Вера Всеволодовна присела к мужу на кушетку бочком — опять так, как это делают только врачи, — свежая, спокойная, и сказала:
— Ну?
Он ей передал в лицах разговор с подполковником, пересказал дословно, в чем его обвинили и какова была реакция подполковника, когда он, Покатилов, сообщил, что был в Брукхаузене и санитаром и контролером. На назвал жене только имени обвинителя.
Она тотчас это заметила.
— Кто написал телегу, Костя?
— Разве так уж важно — кто?
— Зная, кто — легче бороться.
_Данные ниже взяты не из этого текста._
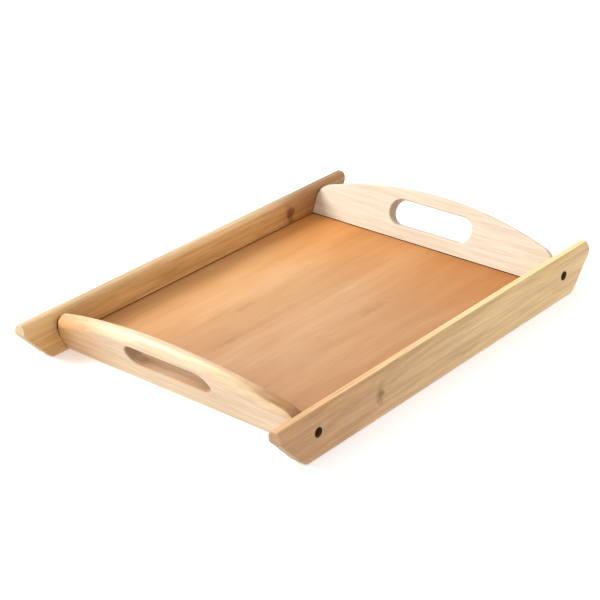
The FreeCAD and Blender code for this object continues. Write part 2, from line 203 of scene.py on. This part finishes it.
def along_grain(graph, at, along):
    """A place on the object in millimetres, turned so that the grain runs along X."""
    turn = math.pi / 2 if along == "Y" else 0
    inputs = {"Vector": at, "Scale": (1 / MM,) * 3, "Rotation": (0, 0, -turn)}
    return graph.node("ShaderNodeMapping", inputs).outputs[0]


def knot_mask(graph, place, knots):
    """1 at a knot's middle and 0 from its rim outwards. A knot is its middle and its three radii."""
    total = 0.0
    for middle, radii in knots:
        scale = tuple(1 / radius for radius in radii)
        shift = tuple(-part / radius for part, radius in zip(middle, radii))
        away = graph.length(graph.stretch(place, scale, shift))
        wobble = graph.calc("SUBTRACT", graph.noise(place, KNOT_WOBBLE, detail=3), 0.5)
        total = graph.calc("MAXIMUM", total, graph.remap(graph.plus(away, (wobble, 1.3)), 1.15, 0.0))
    return total


def ring_lines(graph, space, knot, spacing, wander):
    """Growth rings around the pith, bent by the knots: 0 in early wood, 1 in the dark late wood."""
    radius = graph.length(graph.stretch(space, (0, 1, 1), (0, *PITH)))
    drift = graph.grain_noise(space, RING_DRIFT, detail=3, roughness=0.55)
    ripple = graph.grain_noise(space, RING_RIPPLE, detail=2)
    moved = graph.plus(radius, (drift, wander), (ripple, spacing * 0.6), (knot, spacing * 2.2))
    phase = graph.calc("FRACT", graph.calc("DIVIDE", moved, spacing))
    line = graph.calc("MULTIPLY", graph.remap(phase, 0.15, 0.86), graph.remap(phase, 0.99, 0.90))
    strength = graph.grain_noise(space, RING_STRENGTH, (7, 3, 5), detail=1)
    return graph.calc("MULTIPLY", line, graph.remap(strength, 0.3, 0.7, 0.25, 1.0))


def pore_mask(graph, space):
    """1 in short pores that lie along the grain."""
    inputs = {"Vector": graph.stretch(space, drawn_out(PORES)), "Scale": 1.0}
    cells = graph.node("ShaderNodeTexVoronoi", inputs)
    return graph.remap(cells.outputs["Distance"], 0.26, 0.10)


def bore_mask(graph, place):
    """1 inside the screws' counterbores and on their rims, where the shade in the bores is painted dark."""
    along, _, up = graph.split(place)
    across = graph.calc("POWER", graph.calc("SUBTRACT", graph.calc("ABSOLUTE", along), BORE_ALONG), 2.0)
    above = graph.calc("POWER", graph.calc("SUBTRACT", up, BORE_UP), 2.0)
    away = graph.calc("SQRT", graph.calc("ADD", across, above))
    return graph.remap(away, BORE_RADIUS + 0.7, BORE_RADIUS - 0.2)


def nearness(graph, reach, own=False):
    """0 in the open, rising to 1 where surfaces, or with own only the board's, are closer than the reach."""
    settings = {"samples": 8, "only_local": own}
    open_sky = graph.node("ShaderNodeAmbientOcclusion", {"Distance": reach * MM}, **settings).outputs["AO"]
    return graph.calc("SUBTRACT", 1.0, open_sky)


def timber_colour(graph, space, colours, rings, fibre, contrast):
    """Drifting tone and growth rings, with fibres and wider streaks lighter or darker by the contrast."""
    pale, deep, late = colours
    tone = graph.grain_noise(space, TONE, detail=4, roughness=0.6)
    colour = graph.blend(graph.remap(tone, 0.3, 0.7), pale, deep)
    colour = graph.blend(rings, colour, late)

    streak = graph.grain_noise(space, STREAKS, (2, 9, 4), detail=3)
    fibre_shade = graph.remap(fibre, 0.25, 0.75, -0.07 * contrast, 0.07 * contrast)
    streak_shade = graph.remap(streak, 0.3, 0.7, -0.06 * contrast, 0.06 * contrast)
    value = graph.calc("ADD", graph.calc("ADD", fibre_shade, streak_shade), 1.0)
    return graph.node("ShaderNodeHueSaturation", {"Value": value, "Color": colour}).outputs[0]


def tint_mask(graph, at, normal, stretch_of_board, faces):
    """1 along a stretch of the board, on "all" faces, on those "not level", or only on an "arch" top."""
    axis, start, full = stretch_of_board
    mask = graph.remap(graph.split(at)[axis], start * MM, full * MM)
    if faces == "not level":
        level = graph.remap(graph.split(normal)["Z"], *LEVEL_TOP)
        mask = graph.calc("MULTIPLY", mask, graph.calc("SUBTRACT", 1.0, level))
    elif faces == "arch":
        outward = graph.calc("ABSOLUTE", graph.split(normal)["X"])
        mask = graph.calc("MULTIPLY", mask, graph.remap(outward, *ARCHED_TOP))
    return mask


def wood(
    name, along, shift, colours, contrast, knots=(), knot_depth=0.85, spacing=4.6, wander=26.0, ring=0.30,
    pores=0.30, hollow_shade=None, tints=(), top_light=WHITE, bored=False, rough=0.34,
):
    """Lacquered timber: drifting tone, growth rings, fibres, pores, knots, end grain, painted highlights
    along sharp edges and painted shade in the seams.

    along is the grain's axis, and shift moves the board through its tree, in millimetres.
    knot_depth, ring and pores say how strongly each of these shows.
    spacing is the rings', and wander how far they drift along the board, in millimetres.
    hollow_shade is painted shade that deepens the colour in hollows, corners and recesses: how much, how far
    out of them in millimetres, and whether only the board's own hollows count.
    A tint is a stretch of the board, a colour to multiply by, and the faces that it is for. The stretch is an
    axis, where the tint starts and where it is full, in millimetres. top_light multiplies level tops: painted
    light and shade for how the light falls on them.
    bored is for a board with counterbores. rough is the lacquer's roughness where it is smoothest.
    """
    graph = Graph(name)
    pale, _, late = colours
    at = graph.object_place()
    place = along_grain(graph, at, along)
    space = graph.stretch(place, (1, 1, 1), shift)
    normal = graph.node("ShaderNodeNewGeometry").outputs["Normal"]

    knot = knot_mask(graph, place, knots)
    rings = ring_lines(graph, space, knot, spacing, wander)
    fibre = graph.grain_noise(space, FIBRES, detail=5, roughness=0.65)
    pore = pore_mask(graph, space)
    axis = (1, 0, 0) if along == "X" else (0, 1, 0)
    end_grain = graph.remap(graph.calc("ABSOLUTE", graph.dot(normal, axis)), *END_FACE)

    colour = timber_colour(graph, space, colours, graph.calc("MULTIPLY", rings, ring), fibre, contrast)
    colour = graph.blend(graph.calc("MULTIPLY", pore, pores), colour, times(late, PORE_FACTORS))
    brown = graph.blend(knot, colour, times(late, KNOT_FACTORS))
    colour = graph.blend(graph.remap(knot, 0.05, 1.0, 0.0, knot_depth), colour, brown)
    colour = graph.blend(graph.calc("MULTIPLY", end_grain, 0.7), colour, END_GRAIN_COLOUR)

    # Painted shade: the colour deepens where other surfaces are near, in hollows, corners and recesses.
    if hollow_shade:
        strength, reach, own = hollow_shade
        hollow = graph.calc("MULTIPLY", nearness(graph, reach, own), strength)
        colour = graph.blend(hollow, colour, HOLLOW_SHADE_TINT, "MULTIPLY")
    for stretch_of_board, tint, faces in tints:
        colour = graph.blend(tint_mask(graph, at, normal, stretch_of_board, faces), colour, tint, "MULTIPLY")
    # Painted light and shade on level tops, for how the light falls on them.
    level = graph.remap(graph.split(normal)["Z"], *LEVEL_TOP)
    colour = graph.blend(level, colour, top_light, "MULTIPLY")

    # Painted highlight: lighter along sharp edges, where they catch the light.
    rounded = graph.node("ShaderNodeBevel", {"Radius": EDGE_HIGHLIGHT_RADIUS}, samples=4).outputs["Normal"]
    edge_highlight = graph.remap(graph.dot(normal, rounded), *EDGE_HIGHLIGHT)
    colour = graph.blend(graph.calc("MULTIPLY", edge_highlight, 0.30), colour, times(pale, EDGE_HIGHLIGHT_FACTORS))
    # Painted shade in the creases where boards meet.
    seam_shade = graph.remap(nearness(graph, SEAM_REACH), *SEAM)
    colour = graph.blend(graph.calc("MULTIPLY", seam_shade, 0.8), colour, SEAM_SHADE_COLOUR)
    # Painted shade: the counterbores' walls and rims are painted dark.
    if bored:
        colour = graph.blend(bore_mask(graph, place), colour, BORE_SHADE_COLOUR)

    height = graph.plus(graph.calc("MULTIPLY", fibre, 0.5), (rings, -0.25), (pore, -0.6))
    lacquer = graph.remap(fibre, 0.2, 0.8, rough, rough + 0.13)
    return graph.surface({
        "Base Color": colour,
        "Roughness": graph.plus(lacquer, (end_grain, 0.15)),
        "Normal": graph.bump(height, strength=0.25, depth=0.12),
        "Specular IOR Level": 0.35,
    })


def screw_metal():
    """Dull zinc, darker and rougher in blotches."""
    graph = Graph("screw_zinc")
    place = graph.object_place()
    blotch = graph.noise(place, 900, detail=4, roughness=0.6)
    scratch = graph.noise(graph.stretch(place, (6000, 6000, 400)), detail=2)
    return graph.surface({
        "Base Color": graph.ramp(blotch, [(0.3, ZINC_DARK), (0.7, ZINC_PALE)]),
        "Metallic": 0.9,
        "Roughness": graph.remap(blotch, 0.2, 0.8, 0.35, 0.6),
        "Normal": graph.bump(scratch, strength=0.2, depth=0.05),
    })


def dress_nodes():
    """Give every CAD node its finished material."""
    looks = {
        "side_rail_front": wood(
            "rail_front_wood", "X", (0, 0, 0), FRONT_RAIL, contrast=1.9, bored=True,
            knots=[((-111, -176, 24), (9, 9, 17))],
            # Painted shade: the rail darkens towards its end at -X, where less light reaches its face.
            tints=[(("X", 200, -250), (0.68, 0.54, 0.50), "all")],
            # Painted light: the rail's top is paler where the light falls on it.
            top_light=(1.24, 1.28, 1.30),
        ),
        "side_rail_rear": wood(
            "rail_rear_wood", "X", (310, 40, 25), REAR_RAIL, contrast=1.9, bored=True,
            knots=[((150, 161, 26), (14, 9, 20))],
            # Painted shade in its hollows and corners, and painted shade that deepens and turns more orange
            # low on the rail; it also darkens towards its end at +X.
            hollow_shade=(0.25, 45, False),
            tints=[
                (("X", 90, 190), (0.58, 0.46, 0.36), "all"),
                (("Z", 42, 20), (1.0, 0.90, 0.74), "all"),
            ],
            # Painted light and shade on the top: a little darker and cooler.
            top_light=(0.90, 0.92, 1.10),
        ),
        "handle_panel_left": wood(
            "panel_left_wood", "Y", (90, 700, 12), FRONT_PANEL, contrast=1.6,
            # Painted shade in the hand slot, the rear rail's painted shadow over the board's end at +Y, and
            # painted shade on the arch's shoulder at -Y.
            hollow_shade=(2.6, 42, True),
            tints=[
                (("Y", 50, 160), (0.84, 0.62, 0.40), "not level"),
                (("Y", -80, -145), (0.52, 0.38, 0.25), "arch"),
            ],
            # Painted shade on the level top: a little darker and less yellow.
            top_light=(0.95, 0.90, 0.88),
        ),
        "handle_panel_right": wood(
            "panel_right_wood", "Y", (520, 60, 33), REAR_PANEL, contrast=1.6, ring=0.16,
            # Painted shade in the hand slot and the board's other hollows.
            hollow_shade=(1.2, 36, True),
        ),
        "base_panel": wood(
            "base_veneer", "X", (40, 15, 8), BASE, contrast=0.45,
            knots=[((-108, 21, 15), (34, 6, 8)), ((-40, 60, 15), (45, 7, 8)), ((40, -50, 15), (50, 8, 8))],
            knot_depth=0.22, spacing=19, wander=70, ring=0.12, pores=0.10,
            # Painted shade and warm bounced light: the base turns deeper and more orange in its corners and
            # towards the rails and the panels.
            hollow_shade=(0.75, 34, False),
            tints=[
                (("Y", 10, 150), (1.12, 0.99, 0.70), "all"),
                (("X", 20, 170), (1.00, 0.80, 0.52), "all"),
                (("Y", 60, -150), (0.84, 0.76, 0.66), "all"),
                (("X", 20, -160), (0.90, 0.87, 0.86), "all"),
            ],
            rough=0.52,
        ),
    }
    metal = screw_metal()
    for name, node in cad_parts.items():
        node.data.materials.clear()
        node.data.materials.append(looks.get(name, metal))


# ------------------------------------------------------------------- the studio


def aimed(place, target):
    """The rotation that points a camera or a light from its place at a target."""
    return (Vector(target) - Vector(place)).to_track_quat("-Z", "Y")


def add_object(name, data, place, rotation):
    thing = bpy.data.objects.new(name, data)
    thing.location = place
    thing.rotation_mode = "QUATERNION"
    thing.rotation_quaternion = rotation
    bpy.context.collection.objects.link(thing)
    return thing


def add_camera():
    camera = bpy.data.cameras.new("camera")
    camera.sensor_width = SENSOR_WIDTH
    camera.lens = LENS
    roll = Quaternion((0, 0, 1), math.radians(ROLL))
    bpy.context.scene.camera = add_object("camera", camera, EYE, aimed(EYE, TARGET) @ roll)


def add_key_light():
    """A square softbox aimed at the middle of the tray."""
    lamp = bpy.data.lights.new("key", "AREA")
    lamp.size = KEY_SIZE
    lamp.energy = KEY_POWER
    add_object("key", lamp, KEY_PLACE, aimed(KEY_PLACE, (0, 0, 0)))


def add_sky():
    """Even white light from all round."""
    world = bpy.data.worlds.new("studio")
    world.use_nodes = True
    background = world.node_tree.nodes["Background"]
    background.inputs["Color"].default_value = opaque(WHITE)
    background.inputs["Strength"].default_value = SKY_STRENGTH
    bpy.context.scene.world = world


def add_floor():
    """A pale floor that glows a little and throws no light back up at the tray."""
    mesh = bpy.data.meshes.new("floor")
    corners = [
        (across * FLOOR_REACH, along * FLOOR_REACH, FLOOR_HEIGHT)
        for across, along in ((-1, -1), (1, -1), (1, 1), (-1, 1))
    ]
    mesh.from_pydata(corners, [], [(0, 1, 2, 3)])
    mesh.materials.append(Graph("pale_floor").surface({
        "Base Color": opaque(FLOOR_COLOUR),
        "Roughness": 0.9,
        "Emission Color": opaque(WHITE),
        "Emission Strength": FLOOR_GLOW,
    }))
    floor = bpy.data.objects.new("floor", mesh)
    floor.visible_diffuse = False
    bpy.context.collection.objects.link(floor)


dress_nodes()
add_camera()
add_floor()
add_sky()
add_key_light()
bpy.context.scene.view_settings.view_transform = "Standard"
Если это твой солагерник — бо́льшего подонка нельзя представить.
— Почему?
— Да потому что он пытается сыграть на том, что работники военкомата не знают и не обязаны знать всех тонкостей вашего концлагерного существования. «Контролер завода Мессершмитта» — ведь это звучит бог знает как грозно! Так и видится некто с моноклем или в черном мундире со свастикой. Или эта фраза: «…находясь на излечении в немецком лазарете, помогал ставить медицинские опыты на живых людях, военнопленных разных наций». Да будь это правдой, тебя как военного преступника повесить мало!
— А если это писал человек, не имеющий никакого отношения к Брукхаузену?
— Все равно подлец, потому что в формулировках чувствуется предвзятость… Кто-нибудь из однокурсников, с которым ты откровенничал? Черная зависть?
— У нас на мехмате таких не было.
— На тебя написал Снегирев, бывший твой комендант. Ты делился с ним воспоминаниями. А это такой тип!.. Я тебе не говорила, не хотела расстраивать. Он мне еще тогда предлагал стать его любовницей, называл себя вторым Распутиным…
Как ни удручен был Покатилов — рассмеялся.
— Снегирев — Распутин. Это, конечно, здо́рово… Но что посоветуешь, Вера?
— А что сам решил?
Он сказал, что, с его точки зрения, лучше бы всего обратиться к товарищам по Брукхаузену из Франции и Италии, попросить их написать воспоминания, как они вредили врагу в лагерных мастерских Мессершмитта и кто был главным организатором этого вредительства. Польские и чешские товарищи могли бы рассказать, как мешал опытам эсэсовского врача — изувера Трюбера политзаключенный профессор Решин, член подпольной организации лазарета, и как он погиб, защищая больных. Что до него, Покатилова, то он помогал Решину, чем мог, пока не перевели работать в мертвецкую, где он, между прочим, тоже выполнял задания подпольщиков. Кроме чехов и поляков, об этом знает старый немецкий коммунист Шлегель.
Вера Всеволодовна, подумав, ласково сказала:
— Надо было тебе, Костя, послушаться Ипполита Петровича и написать обо всем этом еще десять лет назад. Теперь он мог бы продемонстрировать твои записки как документ… Но чего нет, того нет. Ты напишешь очень спокойно подробные воспоминания о своей работе в концлагерных мастерских и в концлагерном лазарете и назовешь свидетелей, советских граждан.
— Но многих уже нет в живых. О других вообще не знаю ничего.
— Твое дело — объективно рассказать о прошлом и назвать людей. Кукушкина и Переходько, конечно, первыми. На заграничных антифашистов я бы пока не ссылалась.
— А это почему?
— Откуда ты знаешь, чем они занимались после войны и кто они теперь?
— Вера, честные, мужественные люди, какими они были в войну, в концлагере, не могут стать бесчестными в мирное время.
— Ты сам не раз говорил, что тогда люди были дружнее…
— Нет, нет, Вера, тут ты ошибаешься. — Покатилов замахал руками и сел, спустив ноги с кушетки.